Prompt
Please quote every line word for word.

Collected material
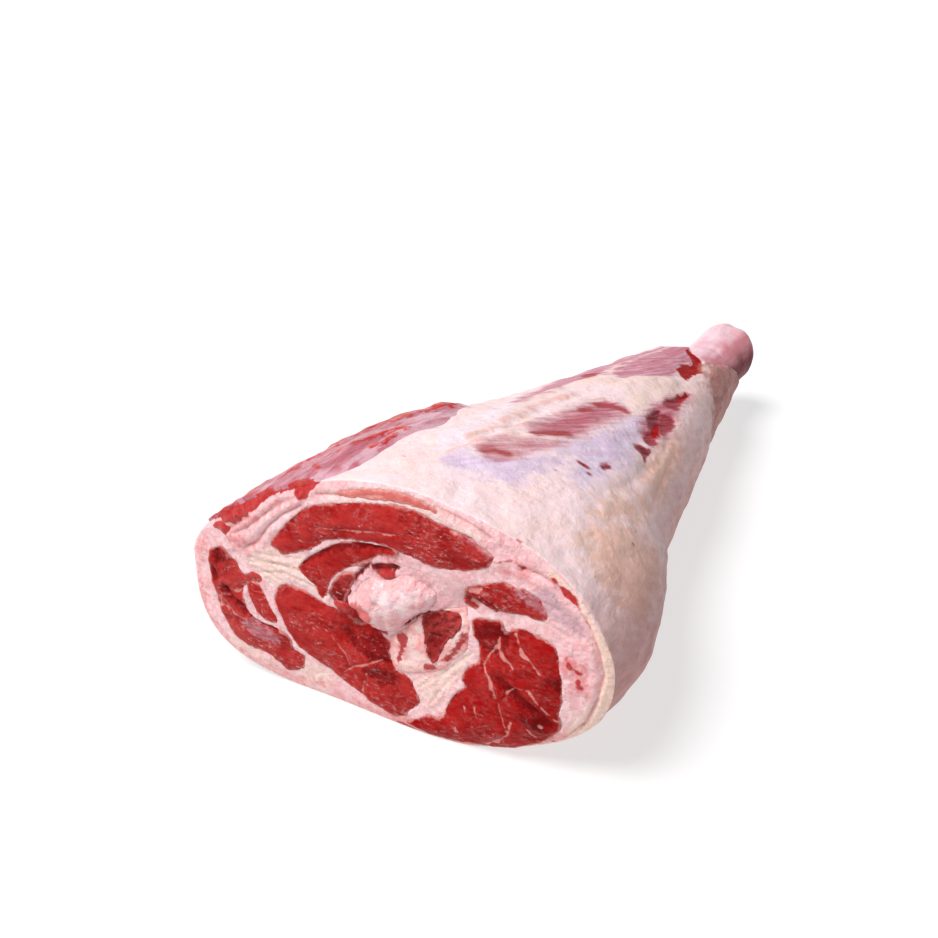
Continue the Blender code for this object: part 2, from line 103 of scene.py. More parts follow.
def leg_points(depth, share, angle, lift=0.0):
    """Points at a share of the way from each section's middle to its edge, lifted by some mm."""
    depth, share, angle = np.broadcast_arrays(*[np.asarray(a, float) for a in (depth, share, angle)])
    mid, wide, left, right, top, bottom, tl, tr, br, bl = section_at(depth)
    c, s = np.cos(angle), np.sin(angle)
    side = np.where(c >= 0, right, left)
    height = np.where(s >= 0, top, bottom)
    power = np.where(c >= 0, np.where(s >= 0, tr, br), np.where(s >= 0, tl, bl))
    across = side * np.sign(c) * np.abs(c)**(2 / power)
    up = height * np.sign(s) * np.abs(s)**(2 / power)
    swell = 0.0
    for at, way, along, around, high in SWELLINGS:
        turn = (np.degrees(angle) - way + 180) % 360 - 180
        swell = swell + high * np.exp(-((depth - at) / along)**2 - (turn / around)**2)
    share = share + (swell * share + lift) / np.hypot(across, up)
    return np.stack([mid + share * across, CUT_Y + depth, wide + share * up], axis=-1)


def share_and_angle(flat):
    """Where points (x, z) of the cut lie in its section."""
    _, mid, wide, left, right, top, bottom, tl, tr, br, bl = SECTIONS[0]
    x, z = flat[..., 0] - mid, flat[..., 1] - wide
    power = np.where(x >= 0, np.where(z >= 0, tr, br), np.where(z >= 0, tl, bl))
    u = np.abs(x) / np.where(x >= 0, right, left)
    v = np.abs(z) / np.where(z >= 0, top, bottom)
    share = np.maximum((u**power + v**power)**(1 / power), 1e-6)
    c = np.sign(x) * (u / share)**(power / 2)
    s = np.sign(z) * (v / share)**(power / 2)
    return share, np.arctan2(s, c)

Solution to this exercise
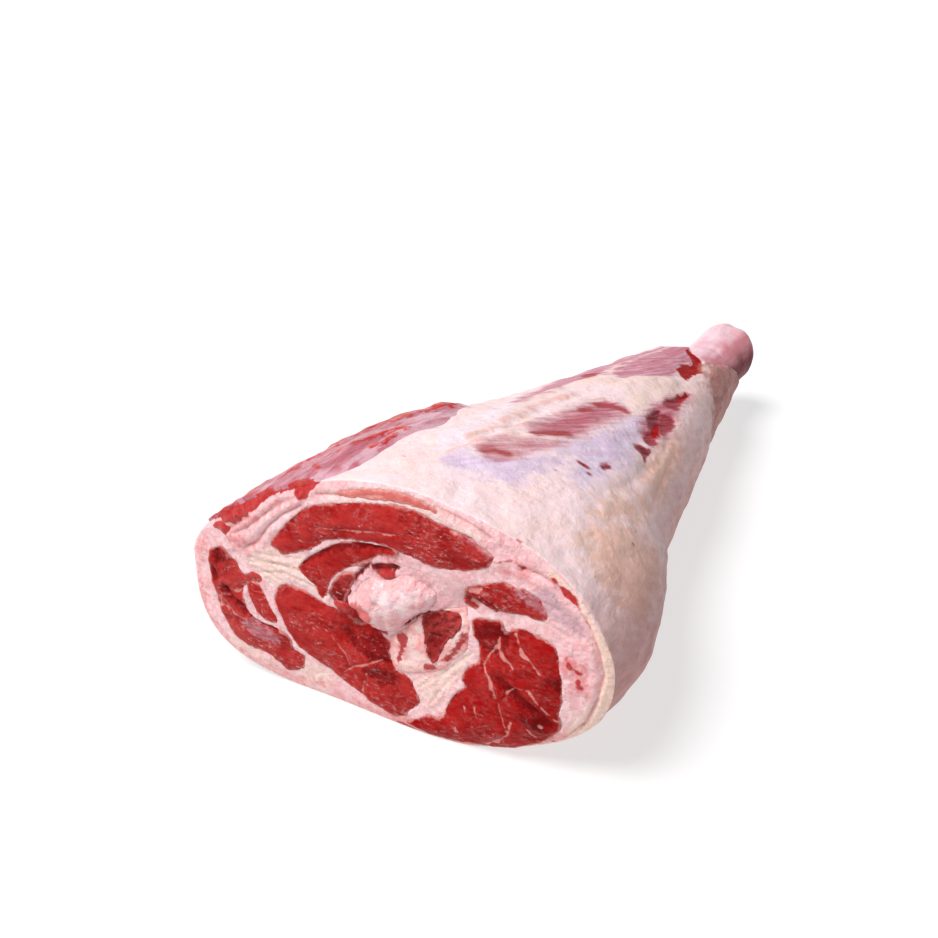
Continue the Blender code for this object: part 2, from line 103 of scene.py. More parts follow.
def leg_points(depth, share, angle, lift=0.0):
    """Points at a share of the way from each section's middle to its edge, lifted by some mm."""
    depth, share, angle = np.broadcast_arrays(*[np.asarray(a, float) for a in (depth, share, angle)])
    mid, wide, left, right, top, bottom, tl, tr, br, bl = section_at(depth)
    c, s = np.cos(angle), np.sin(angle)
    side = np.where(c >= 0, right, left)
    height = np.where(s >= 0, top, bottom)
    power = np.where(c >= 0, np.where(s >= 0, tr, br), np.where(s >= 0, tl, bl))
    across = side * np.sign(c) * np.abs(c)**(2 / power)
    up = height * np.sign(s) * np.abs(s)**(2 / power)
    swell = 0.0
    for at, way, along, around, high in SWELLINGS:
        turn = (np.degrees(angle) - way + 180) % 360 - 180
        swell = swell + high * np.exp(-((depth - at) / along)**2 - (turn / around)**2)
    share = share + (swell * share + lift) / np.hypot(across, up)
    return np.stack([mid + share * across, CUT_Y + depth, wide + share * up], axis=-1)


def share_and_angle(flat):
    """Where points (x, z) of the cut lie in its section."""
    _, mid, wide, left, right, top, bottom, tl, tr, br, bl = SECTIONS[0]
    x, z = flat[..., 0] - mid, flat[..., 1] - wide
    power = np.where(x >= 0, np.where(z >= 0, tr, br), np.where(z >= 0, tl, bl))
    u = np.abs(x) / np.where(x >= 0, right, left)
    v = np.abs(z) / np.where(z >= 0, top, bottom)
    share = np.maximum((u**power + v**power)**(1 / power), 1e-6)
    c = np.sign(x) * (u / share)**(power / 2)
    s = np.sign(z) * (v / share)**(power / 2)
    return share, np.arctan2(s, c)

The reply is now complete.